- Aim -
Write the material out again in full, exactly.

- Material for the task -
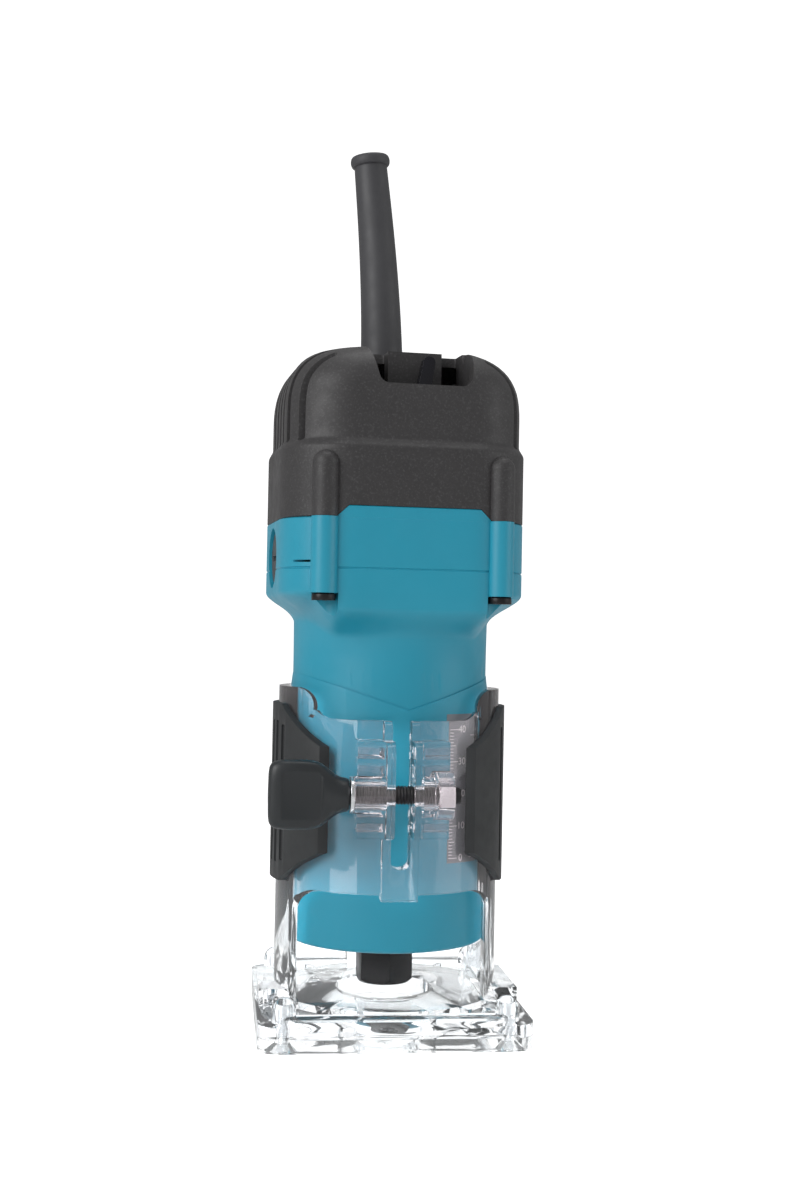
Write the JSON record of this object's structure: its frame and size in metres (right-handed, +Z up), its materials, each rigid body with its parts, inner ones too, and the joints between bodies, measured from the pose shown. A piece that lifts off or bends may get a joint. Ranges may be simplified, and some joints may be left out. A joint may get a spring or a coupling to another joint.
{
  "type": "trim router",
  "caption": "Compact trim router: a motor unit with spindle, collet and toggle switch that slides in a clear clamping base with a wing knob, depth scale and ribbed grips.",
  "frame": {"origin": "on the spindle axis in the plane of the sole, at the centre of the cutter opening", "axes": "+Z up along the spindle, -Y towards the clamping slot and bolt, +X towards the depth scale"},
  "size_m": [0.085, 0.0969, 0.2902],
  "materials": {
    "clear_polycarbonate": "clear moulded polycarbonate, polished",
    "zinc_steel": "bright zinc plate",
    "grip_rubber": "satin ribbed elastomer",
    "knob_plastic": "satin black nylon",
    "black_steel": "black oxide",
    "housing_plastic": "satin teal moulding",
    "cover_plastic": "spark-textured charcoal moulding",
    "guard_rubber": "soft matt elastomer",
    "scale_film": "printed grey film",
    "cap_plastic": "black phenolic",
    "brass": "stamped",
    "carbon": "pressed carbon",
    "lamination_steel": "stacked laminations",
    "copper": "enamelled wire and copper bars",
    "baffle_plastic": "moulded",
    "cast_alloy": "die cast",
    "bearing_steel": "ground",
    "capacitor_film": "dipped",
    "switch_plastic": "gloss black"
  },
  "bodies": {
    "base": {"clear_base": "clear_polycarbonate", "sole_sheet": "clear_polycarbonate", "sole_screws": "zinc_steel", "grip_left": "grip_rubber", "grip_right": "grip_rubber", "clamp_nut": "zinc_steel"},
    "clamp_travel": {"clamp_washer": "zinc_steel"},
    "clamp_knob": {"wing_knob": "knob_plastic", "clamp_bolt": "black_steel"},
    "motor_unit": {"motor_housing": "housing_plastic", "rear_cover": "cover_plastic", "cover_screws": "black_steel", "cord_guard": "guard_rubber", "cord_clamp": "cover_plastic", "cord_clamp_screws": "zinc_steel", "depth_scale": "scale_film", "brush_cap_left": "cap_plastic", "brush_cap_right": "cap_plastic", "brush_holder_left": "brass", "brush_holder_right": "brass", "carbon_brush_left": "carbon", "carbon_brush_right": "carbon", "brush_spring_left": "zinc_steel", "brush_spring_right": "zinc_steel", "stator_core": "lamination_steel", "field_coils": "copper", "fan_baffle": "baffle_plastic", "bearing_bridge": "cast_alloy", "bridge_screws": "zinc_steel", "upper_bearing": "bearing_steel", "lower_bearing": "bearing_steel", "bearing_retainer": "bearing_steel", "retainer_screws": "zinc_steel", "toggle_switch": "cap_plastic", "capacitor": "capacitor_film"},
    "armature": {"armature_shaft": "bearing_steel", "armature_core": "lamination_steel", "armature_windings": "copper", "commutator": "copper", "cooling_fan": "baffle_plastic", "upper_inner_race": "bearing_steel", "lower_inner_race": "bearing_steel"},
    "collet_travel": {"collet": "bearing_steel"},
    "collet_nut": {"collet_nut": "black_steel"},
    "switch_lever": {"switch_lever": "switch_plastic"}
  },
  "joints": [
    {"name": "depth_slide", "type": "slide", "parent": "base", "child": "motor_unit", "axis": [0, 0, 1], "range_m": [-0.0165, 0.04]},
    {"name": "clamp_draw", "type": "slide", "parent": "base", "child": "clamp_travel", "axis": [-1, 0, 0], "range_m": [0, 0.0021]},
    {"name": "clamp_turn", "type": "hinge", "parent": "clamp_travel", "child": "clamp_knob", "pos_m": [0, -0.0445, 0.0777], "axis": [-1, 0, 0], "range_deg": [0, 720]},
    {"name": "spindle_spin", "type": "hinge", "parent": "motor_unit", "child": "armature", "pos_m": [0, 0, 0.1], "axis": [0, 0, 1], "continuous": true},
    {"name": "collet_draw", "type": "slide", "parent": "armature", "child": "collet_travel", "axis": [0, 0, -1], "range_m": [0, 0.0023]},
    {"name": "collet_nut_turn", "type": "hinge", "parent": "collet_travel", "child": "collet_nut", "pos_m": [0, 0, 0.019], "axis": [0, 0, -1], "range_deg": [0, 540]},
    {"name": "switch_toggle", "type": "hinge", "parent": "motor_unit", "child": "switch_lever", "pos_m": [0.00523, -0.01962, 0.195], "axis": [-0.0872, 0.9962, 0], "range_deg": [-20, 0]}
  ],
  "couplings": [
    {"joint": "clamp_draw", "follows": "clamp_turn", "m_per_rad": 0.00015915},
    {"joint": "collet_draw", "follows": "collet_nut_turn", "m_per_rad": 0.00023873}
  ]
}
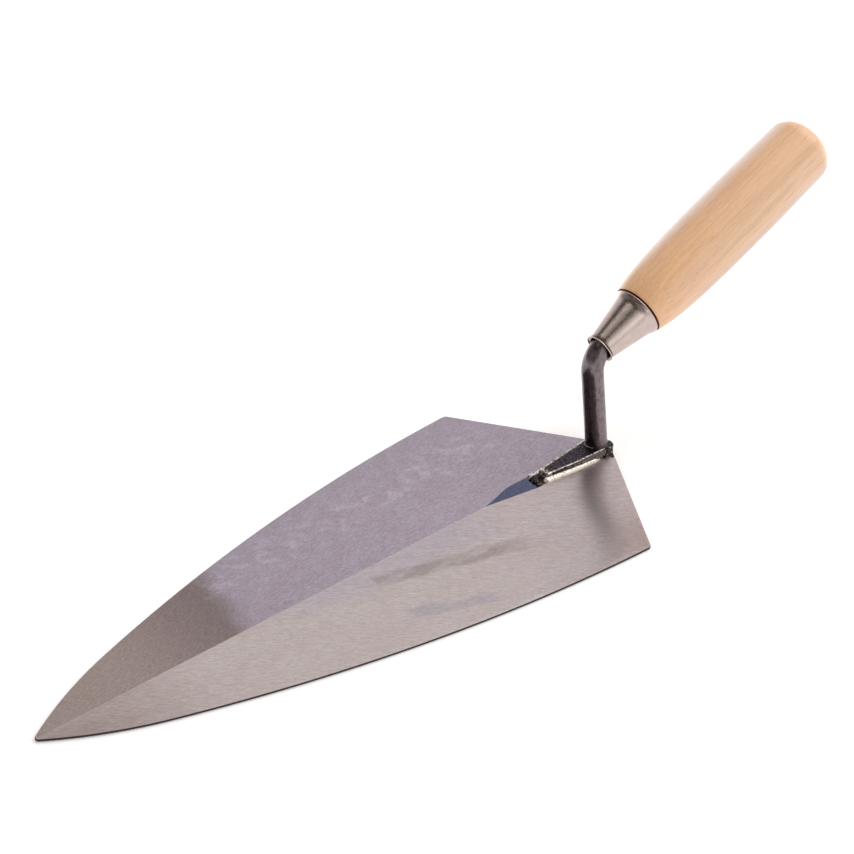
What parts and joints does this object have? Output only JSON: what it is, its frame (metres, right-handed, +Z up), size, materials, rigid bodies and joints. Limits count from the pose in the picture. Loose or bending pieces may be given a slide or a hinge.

- Exercise result -
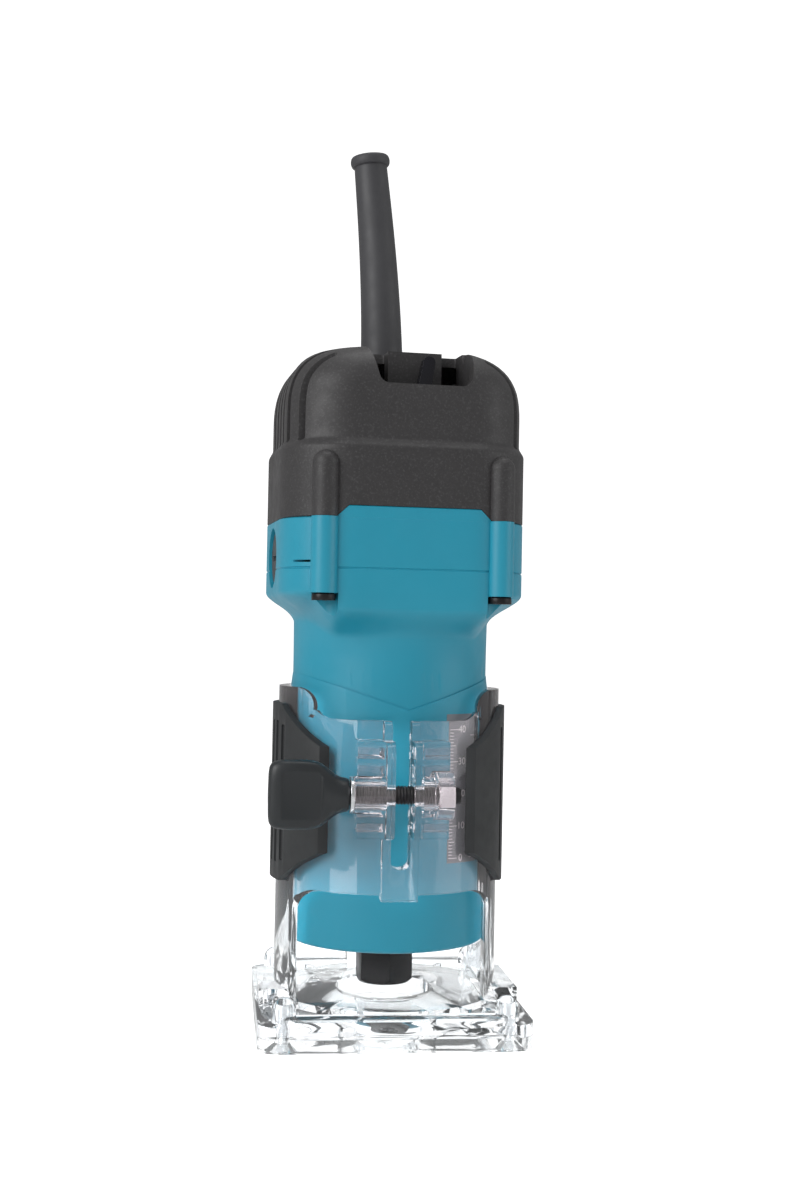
Write the JSON record of this object's structure: its frame and size in metres (right-handed, +Z up), its materials, each rigid body with its parts, inner ones too, and the joints between bodies, measured from the pose shown. A piece that lifts off or bends may get a joint. Ranges may be simplified, and some joints may be left out. A joint may get a spring or a coupling to another joint.
{
  "type": "trim router",
  "caption": "Compact trim router: a motor unit with spindle, collet and toggle switch that slides in a clear clamping base with a wing knob, depth scale and ribbed grips.",
  "frame": {"origin": "on the spindle axis in the plane of the sole, at the centre of the cutter opening", "axes": "+Z up along the spindle, -Y towards the clamping slot and bolt, +X towards the depth scale"},
  "size_m": [0.085, 0.0969, 0.2902],
  "materials": {
    "clear_polycarbonate": "clear moulded polycarbonate, polished",
    "zinc_steel": "bright zinc plate",
    "grip_rubber": "satin ribbed elastomer",
    "knob_plastic": "satin black nylon",
    "black_steel": "black oxide",
    "housing_plastic": "satin teal moulding",
    "cover_plastic": "spark-textured charcoal moulding",
    "guard_rubber": "soft matt elastomer",
    "scale_film": "printed grey film",
    "cap_plastic": "black phenolic",
    "brass": "stamped",
    "carbon": "pressed carbon",
    "lamination_steel": "stacked laminations",
    "copper": "enamelled wire and copper bars",
    "baffle_plastic": "moulded",
    "cast_alloy": "die cast",
    "bearing_steel": "ground",
    "capacitor_film": "dipped",
    "switch_plastic": "gloss black"
  },
  "bodies": {
    "base": {"clear_base": "clear_polycarbonate", "sole_sheet": "clear_polycarbonate", "sole_screws": "zinc_steel", "grip_left": "grip_rubber", "grip_right": "grip_rubber", "clamp_nut": "zinc_steel"},
    "clamp_travel": {"clamp_washer": "zinc_steel"},
    "clamp_knob": {"wing_knob": "knob_plastic", "clamp_bolt": "black_steel"},
    "motor_unit": {"motor_housing": "housing_plastic", "rear_cover": "cover_plastic", "cover_screws": "black_steel", "cord_guard": "guard_rubber", "cord_clamp": "cover_plastic", "cord_clamp_screws": "zinc_steel", "depth_scale": "scale_film", "brush_cap_left": "cap_plastic", "brush_cap_right": "cap_plastic", "brush_holder_left": "brass", "brush_holder_right": "brass", "carbon_brush_left": "carbon", "carbon_brush_right": "carbon", "brush_spring_left": "zinc_steel", "brush_spring_right": "zinc_steel", "stator_core": "lamination_steel", "field_coils": "copper", "fan_baffle": "baffle_plastic", "bearing_bridge": "cast_alloy", "bridge_screws": "zinc_steel", "upper_bearing": "bearing_steel", "lower_bearing": "bearing_steel", "bearing_retainer": "bearing_steel", "retainer_screws": "zinc_steel", "toggle_switch": "cap_plastic", "capacitor": "capacitor_film"},
    "armature": {"armature_shaft": "bearing_steel", "armature_core": "lamination_steel", "armature_windings": "copper", "commutator": "copper", "cooling_fan": "baffle_plastic", "upper_inner_race": "bearing_steel", "lower_inner_race": "bearing_steel"},
    "collet_travel": {"collet": "bearing_steel"},
    "collet_nut": {"collet_nut": "black_steel"},
    "switch_lever": {"switch_lever": "switch_plastic"}
  },
  "joints": [
    {"name": "depth_slide", "type": "slide", "parent": "base", "child": "motor_unit", "axis": [0, 0, 1], "range_m": [-0.0165, 0.04]},
    {"name": "clamp_draw", "type": "slide", "parent": "base", "child": "clamp_travel", "axis": [-1, 0, 0], "range_m": [0, 0.0021]},
    {"name": "clamp_turn", "type": "hinge", "parent": "clamp_travel", "child": "clamp_knob", "pos_m": [0, -0.0445, 0.0777], "axis": [-1, 0, 0], "range_deg": [0, 720]},
    {"name": "spindle_spin", "type": "hinge", "parent": "motor_unit", "child": "armature", "pos_m": [0, 0, 0.1], "axis": [0, 0, 1], "continuous": true},
    {"name": "collet_draw", "type": "slide", "parent": "armature", "child": "collet_travel", "axis": [0, 0, -1], "range_m": [0, 0.0023]},
    {"name": "collet_nut_turn", "type": "hinge", "parent": "collet_travel", "child": "collet_nut", "pos_m": [0, 0, 0.019], "axis": [0, 0, -1], "range_deg": [0, 540]},
    {"name": "switch_toggle", "type": "hinge", "parent": "motor_unit", "child": "switch_lever", "pos_m": [0.00523, -0.01962, 0.195], "axis": [-0.0872, 0.9962, 0], "range_deg": [-20, 0]}
  ],
  "couplings": [
    {"joint": "clamp_draw", "follows": "clamp_turn", "m_per_rad": 0.00015915},
    {"joint": "collet_draw", "follows": "collet_nut_turn", "m_per_rad": 0.00023873}
  ]
}
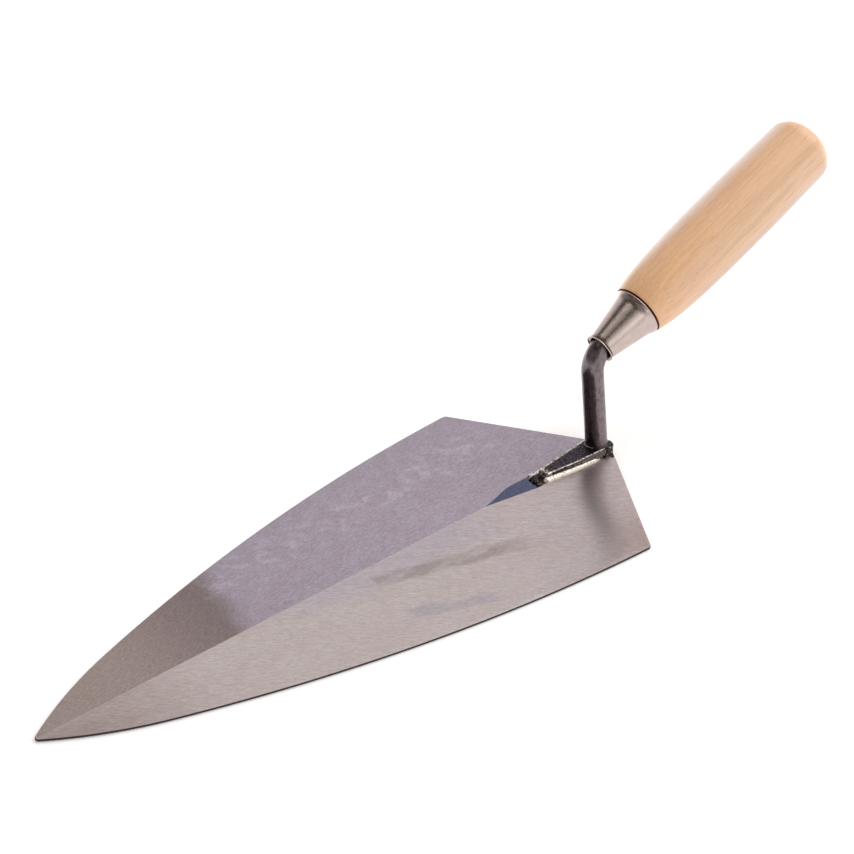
What parts and joints does this object have? Output only JSON: what it is, its frame (metres, right-handed, +Z up), size, materials, rigid bodies and joints. Limits count from the pose in the picture. Loose or bending pieces may be given a slide or a hinge.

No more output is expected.